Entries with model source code
>>

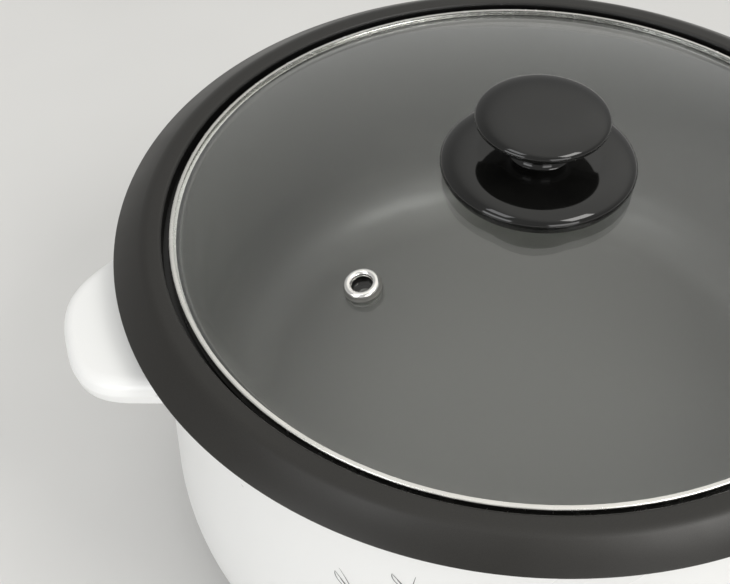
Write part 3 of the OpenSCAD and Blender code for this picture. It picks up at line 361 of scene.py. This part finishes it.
def mesh_piece(name, points, faces, material, body, replaced=(), smooth_angle=40):
    """A smooth-shaded piece that rides on a body."""
    mesh = bpy.data.meshes.new(name)
    mesh.from_pydata([tuple(p) for p in points], [], faces)
    cleaned = bmesh.new()
    cleaned.from_mesh(mesh)
    bmesh.ops.recalc_face_normals(cleaned, faces=cleaned.faces)
    cleaned.to_mesh(mesh)
    cleaned.free()
    mesh.shade_smooth()
    mesh.set_sharp_from_angle(angle=math.radians(smooth_angle))
    mesh.materials.append(material)
    piece = bpy.data.objects.new(name, mesh)
    bpy.context.scene.collection.objects.link(piece)
    if replaced:
        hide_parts(*replaced)
    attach(piece, body)


def corners(*places):
    """Part of an outline through these places (r, z)."""
    return [Vector(place) for place in places]


def arc(centre, radius, start, end, steps):
    """Points of an arc about centre, angles in degrees."""
    turns = [math.radians(start + (end - start) * k / steps) for k in range(steps + 1)]
    return [Vector(centre) + radius * Vector((math.cos(a), math.sin(a))) for a in turns]


def lathe(outline, segments, closed=False):
    """Points and faces of the outline turned about Z. A point on the axis becomes one vertex."""
    points, rows = [], []
    for r, z in outline:
        if r < 1e-7:
            rows.append([len(points)] * segments)
            points.append((0, 0, z))
            continue
        rows.append([len(points) + k for k in range(segments)])
        for k in range(segments):
            a = 2 * math.pi * k / segments
            points.append((r * math.cos(a), r * math.sin(a), z))
    faces = []
    above = rows[1:] + rows[:1] if closed else rows[1:]
    for low, high in zip(rows, above):
        for k in range(segments):
            n = (k + 1) % segments
            face = []
            for v in (low[k], low[n], high[n], high[k]):
                if v not in face:
                    face.append(v)
            if len(face) > 2:
                faces.append(face)
    return points, faces


# ---------------------------------------------------------------- lid

GLASS_THICKNESS = 4 * MM
GLASS_RISE = 26.8 * MM


def glass_sphere():
    """Radius of the sphere that the dome's outside follows, and the height of its centre."""
    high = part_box("lid_glass")[1]
    radius = (high.x**2 + GLASS_RISE**2) / (2 * GLASS_RISE)
    return radius, high.z - radius


def make_glass(material):
    """The domed glass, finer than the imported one, with a ground rim under the band."""
    low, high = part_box("lid_glass")
    sphere, middle = glass_sphere()
    inner = sphere - GLASS_THICKNESS
    reach = math.degrees(math.asin(high.x / sphere))
    inner_reach = math.degrees(math.acos((low.z - middle) / inner))
    outline = arc((0, middle), sphere, 90, 90 - reach, 40)
    outline += corners((high.x, low.z))
    outline += arc((0, middle), inner, 90 - inner_reach, 90, 40)
    points, faces = lathe(outline, 192)
    mesh_piece("clear_lid_glass", points, faces, material, "lid", ["lid_glass"], 30)


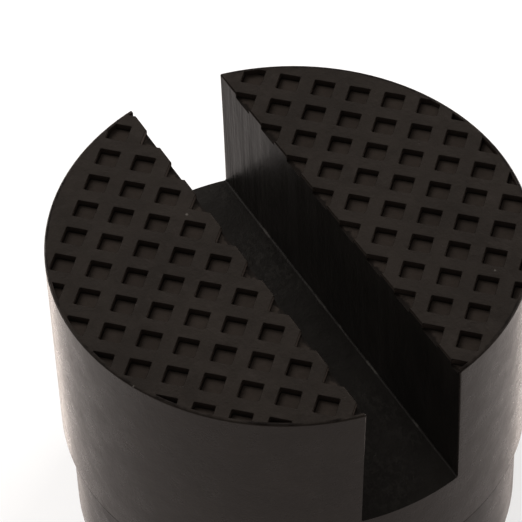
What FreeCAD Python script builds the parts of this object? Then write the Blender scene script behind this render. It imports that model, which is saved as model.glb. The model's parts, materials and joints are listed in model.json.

<<

Return the material exactly as it stands.

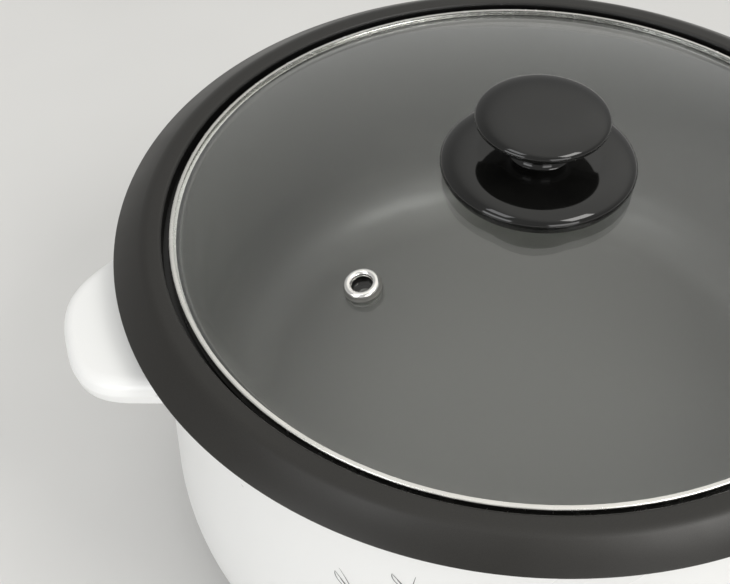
Write part 3 of the OpenSCAD and Blender code for this picture. It picks up at line 361 of scene.py. This part finishes it.
def mesh_piece(name, points, faces, material, body, replaced=(), smooth_angle=40):
    """A smooth-shaded piece that rides on a body."""
    mesh = bpy.data.meshes.new(name)
    mesh.from_pydata([tuple(p) for p in points], [], faces)
    cleaned = bmesh.new()
    cleaned.from_mesh(mesh)
    bmesh.ops.recalc_face_normals(cleaned, faces=cleaned.faces)
    cleaned.to_mesh(mesh)
    cleaned.free()
    mesh.shade_smooth()
    mesh.set_sharp_from_angle(angle=math.radians(smooth_angle))
    mesh.materials.append(material)
    piece = bpy.data.objects.new(name, mesh)
    bpy.context.scene.collection.objects.link(piece)
    if replaced:
        hide_parts(*replaced)
    attach(piece, body)


def corners(*places):
    """Part of an outline through these places (r, z)."""
    return [Vector(place) for place in places]


def arc(centre, radius, start, end, steps):
    """Points of an arc about centre, angles in degrees."""
    turns = [math.radians(start + (end - start) * k / steps) for k in range(steps + 1)]
    return [Vector(centre) + radius * Vector((math.cos(a), math.sin(a))) for a in turns]


def lathe(outline, segments, closed=False):
    """Points and faces of the outline turned about Z. A point on the axis becomes one vertex."""
    points, rows = [], []
    for r, z in outline:
        if r < 1e-7:
            rows.append([len(points)] * segments)
            points.append((0, 0, z))
            continue
        rows.append([len(points) + k for k in range(segments)])
        for k in range(segments):
            a = 2 * math.pi * k / segments
            points.append((r * math.cos(a), r * math.sin(a), z))
    faces = []
    above = rows[1:] + rows[:1] if closed else rows[1:]
    for low, high in zip(rows, above):
        for k in range(segments):
            n = (k + 1) % segments
            face = []
            for v in (low[k], low[n], high[n], high[k]):
                if v not in face:
                    face.append(v)
            if len(face) > 2:
                faces.append(face)
    return points, faces


# ---------------------------------------------------------------- lid

GLASS_THICKNESS = 4 * MM
GLASS_RISE = 26.8 * MM


def glass_sphere():
    """Radius of the sphere that the dome's outside follows, and the height of its centre."""
    high = part_box("lid_glass")[1]
    radius = (high.x**2 + GLASS_RISE**2) / (2 * GLASS_RISE)
    return radius, high.z - radius


def make_glass(material):
    """The domed glass, finer than the imported one, with a ground rim under the band."""
    low, high = part_box("lid_glass")
    sphere, middle = glass_sphere()
    inner = sphere - GLASS_THICKNESS
    reach = math.degrees(math.asin(high.x / sphere))
    inner_reach = math.degrees(math.acos((low.z - middle) / inner))
    outline = arc((0, middle), sphere, 90, 90 - reach, 40)
    outline += corners((high.x, low.z))
    outline += arc((0, middle), inner, 90 - inner_reach, 90, 40)
    points, faces = lathe(outline, 192)
    mesh_piece("clear_lid_glass", points, faces, material, "lid", ["lid_glass"], 30)


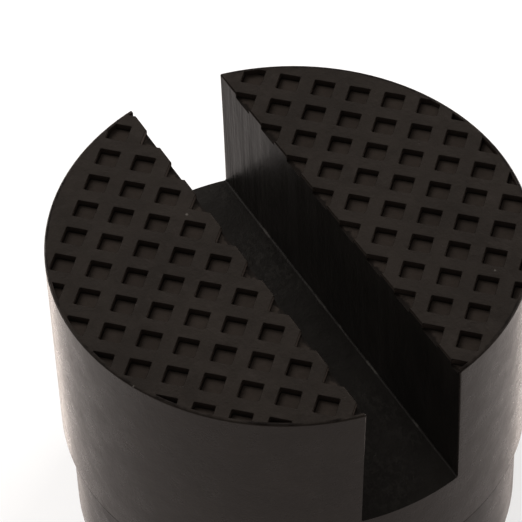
What FreeCAD Python script builds the parts of this object? Then write the Blender scene script behind this render. It imports that model, which is saved as model.glb. The model's parts, materials and joints are listed in model.json.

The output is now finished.